Someone would look at this and say "wow, Yumemi, you're really looking for any excuse to roast Petrov's Shard and its choice of allies." You'd be right, but with other headlines like "The Panarch Collaborative: subversion cloaked in benevolence?" I don't have to try very hard to vilify people with extreme-sounding rhetoric ready to fire.

We get a clue in another headline that there's a world outside Markov Geist with "Nimitz Shand to address World Congress on Social and Technological reform," but again, that's not saying all that much.

…does rather blunt Shand's moral footing as some kind of defender of libertarianism being a corporatocracy actively enforcing a monopoly on his own megacity; the way I understand libertarianism, if he wanted to really do as he does he'd be helping every single business under the sun grow, especially competition for him to get him to stimulate his own ideas. He needs to build a rich market, and he can't do that when he's the only game in town. Maybe he should've been doing this corporate shit, become mayor and then used that money to form a political dynasty by buying charity. Would certainly make it harder to justify open war against him.

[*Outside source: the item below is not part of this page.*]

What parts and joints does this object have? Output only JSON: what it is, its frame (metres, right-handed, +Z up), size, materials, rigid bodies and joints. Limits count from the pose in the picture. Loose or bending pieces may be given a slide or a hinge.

Speaking of the guy, let's see this dossier on Enyo:Nomad…



Lemme guess: someone wanted a bigger piece of the pie and Shand was prepared to kick more puppies to get it than Nix was. His student before he turned to the Dark Side, if you will.

Not a very nuanced case, is it?

Let's open this one on vatforms next…now I'm curious.



Nothing I wouldn't have already been able to guess, then.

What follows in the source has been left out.